If we do not take the Report Stage until next week it means that if we do accept amendments, the Bill cannot come before the Dáil again until perhaps late October. I do not know on which date the Dáil will be reassembling but it will be late October. Are you prepared to let things go as they are until then?

If there is an intention to deny the Seanad the opportunity of submitting or discussing in the proper way amendments to a Bill, just because the Dáil is on the eve of a recess, that is a most regrettable development and it is taking from the powers and functions of this House.

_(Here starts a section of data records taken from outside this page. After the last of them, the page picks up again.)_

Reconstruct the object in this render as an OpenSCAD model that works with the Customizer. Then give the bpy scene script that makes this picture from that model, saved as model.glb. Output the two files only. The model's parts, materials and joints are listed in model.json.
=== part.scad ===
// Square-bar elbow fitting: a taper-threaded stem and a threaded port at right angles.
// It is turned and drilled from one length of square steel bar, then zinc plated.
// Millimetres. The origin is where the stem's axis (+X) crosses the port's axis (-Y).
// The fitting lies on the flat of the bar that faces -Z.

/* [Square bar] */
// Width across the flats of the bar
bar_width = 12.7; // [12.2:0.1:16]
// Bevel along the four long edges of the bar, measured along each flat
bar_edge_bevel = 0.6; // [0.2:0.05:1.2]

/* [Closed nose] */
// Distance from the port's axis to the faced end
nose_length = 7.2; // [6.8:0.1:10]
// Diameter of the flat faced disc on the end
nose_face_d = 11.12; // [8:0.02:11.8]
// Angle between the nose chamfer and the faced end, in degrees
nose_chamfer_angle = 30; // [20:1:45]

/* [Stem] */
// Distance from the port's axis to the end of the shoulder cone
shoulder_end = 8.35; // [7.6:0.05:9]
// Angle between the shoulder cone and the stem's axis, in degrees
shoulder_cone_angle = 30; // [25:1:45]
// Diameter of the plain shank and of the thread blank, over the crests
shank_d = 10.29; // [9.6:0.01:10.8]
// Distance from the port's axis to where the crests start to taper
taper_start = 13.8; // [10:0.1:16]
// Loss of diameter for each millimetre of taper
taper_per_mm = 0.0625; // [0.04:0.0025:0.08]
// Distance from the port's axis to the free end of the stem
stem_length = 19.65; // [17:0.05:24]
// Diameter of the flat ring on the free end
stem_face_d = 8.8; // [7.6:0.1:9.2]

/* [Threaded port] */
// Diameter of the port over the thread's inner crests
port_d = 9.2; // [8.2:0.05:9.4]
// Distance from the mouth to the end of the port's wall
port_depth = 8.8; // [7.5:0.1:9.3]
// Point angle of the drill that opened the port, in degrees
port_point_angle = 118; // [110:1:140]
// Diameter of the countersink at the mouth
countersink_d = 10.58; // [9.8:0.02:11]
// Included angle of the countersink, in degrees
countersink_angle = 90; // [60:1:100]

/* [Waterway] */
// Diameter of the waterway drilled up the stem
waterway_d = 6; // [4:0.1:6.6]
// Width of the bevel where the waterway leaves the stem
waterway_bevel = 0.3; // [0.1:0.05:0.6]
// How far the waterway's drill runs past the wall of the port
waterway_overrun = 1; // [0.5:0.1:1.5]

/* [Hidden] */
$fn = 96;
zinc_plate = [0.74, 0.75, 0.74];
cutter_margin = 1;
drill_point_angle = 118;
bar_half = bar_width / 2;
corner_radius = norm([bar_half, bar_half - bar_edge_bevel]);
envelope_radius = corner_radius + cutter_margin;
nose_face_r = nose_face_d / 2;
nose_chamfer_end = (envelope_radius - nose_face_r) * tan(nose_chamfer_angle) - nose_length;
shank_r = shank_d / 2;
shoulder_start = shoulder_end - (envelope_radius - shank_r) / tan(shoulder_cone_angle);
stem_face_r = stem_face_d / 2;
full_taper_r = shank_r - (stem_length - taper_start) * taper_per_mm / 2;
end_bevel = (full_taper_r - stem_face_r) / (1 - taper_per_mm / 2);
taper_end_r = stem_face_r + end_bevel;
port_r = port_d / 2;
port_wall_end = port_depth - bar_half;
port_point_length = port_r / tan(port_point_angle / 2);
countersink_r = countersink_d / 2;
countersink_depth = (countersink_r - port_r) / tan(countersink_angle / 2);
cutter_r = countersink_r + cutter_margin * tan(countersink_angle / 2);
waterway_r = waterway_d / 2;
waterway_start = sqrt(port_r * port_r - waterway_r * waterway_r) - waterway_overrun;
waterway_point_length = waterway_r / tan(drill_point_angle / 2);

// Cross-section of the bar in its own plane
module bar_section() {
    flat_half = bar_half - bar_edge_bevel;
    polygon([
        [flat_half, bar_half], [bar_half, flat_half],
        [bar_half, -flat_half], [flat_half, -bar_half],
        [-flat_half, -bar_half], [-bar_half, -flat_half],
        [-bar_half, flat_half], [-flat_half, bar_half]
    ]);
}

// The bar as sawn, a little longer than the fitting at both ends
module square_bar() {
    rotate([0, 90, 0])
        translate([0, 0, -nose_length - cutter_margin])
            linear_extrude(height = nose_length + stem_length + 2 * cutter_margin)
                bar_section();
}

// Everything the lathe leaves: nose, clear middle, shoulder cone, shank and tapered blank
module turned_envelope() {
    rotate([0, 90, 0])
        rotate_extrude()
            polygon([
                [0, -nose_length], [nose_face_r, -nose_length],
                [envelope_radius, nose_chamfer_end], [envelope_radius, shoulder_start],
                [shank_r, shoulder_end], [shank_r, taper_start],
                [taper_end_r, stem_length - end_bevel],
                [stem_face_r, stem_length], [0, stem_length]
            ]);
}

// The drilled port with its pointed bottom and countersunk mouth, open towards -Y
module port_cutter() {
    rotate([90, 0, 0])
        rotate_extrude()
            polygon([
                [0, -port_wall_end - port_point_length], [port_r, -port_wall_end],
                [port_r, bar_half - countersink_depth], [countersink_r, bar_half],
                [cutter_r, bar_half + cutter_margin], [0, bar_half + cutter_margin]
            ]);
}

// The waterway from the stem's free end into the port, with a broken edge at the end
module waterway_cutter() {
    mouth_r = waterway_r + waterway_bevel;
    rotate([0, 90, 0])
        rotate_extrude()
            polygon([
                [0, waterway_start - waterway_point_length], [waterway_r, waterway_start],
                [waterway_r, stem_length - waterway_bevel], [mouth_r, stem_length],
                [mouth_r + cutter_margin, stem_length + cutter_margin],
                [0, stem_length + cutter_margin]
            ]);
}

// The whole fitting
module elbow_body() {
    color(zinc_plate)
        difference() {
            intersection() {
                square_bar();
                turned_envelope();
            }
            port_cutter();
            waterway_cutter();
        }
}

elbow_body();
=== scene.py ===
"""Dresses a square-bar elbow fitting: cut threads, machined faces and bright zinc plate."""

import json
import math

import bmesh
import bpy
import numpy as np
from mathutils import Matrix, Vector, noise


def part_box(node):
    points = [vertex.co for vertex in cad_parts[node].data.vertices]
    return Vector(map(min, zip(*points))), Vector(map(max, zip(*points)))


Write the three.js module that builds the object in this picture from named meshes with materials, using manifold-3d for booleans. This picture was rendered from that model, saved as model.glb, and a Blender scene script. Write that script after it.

I would prefer to stay on and get the Report Stage but I do not want acrimony with anybody if people are not willing to take it today. But I prefer that they would. I am determined that it shall be law by summer. That was urged on me in the Dáil by speakers from all parties and I promised it would be law as soon as I could possibly get it through. It takes time to get it through the Seanad. I do not mind when the Report Stage is ordered. When do you want it?

I suggest next Tuesday.

I will be on a commission in the Department on Tuesday.

Perhaps Wednesday of next week then? We will be sitting for three days next week.

An Leas-Chathaoirleach

Is it agreed that the Report Stage be ordered for next Wednesday?

Report Stage ordered for Wednesday, 2 July 1980.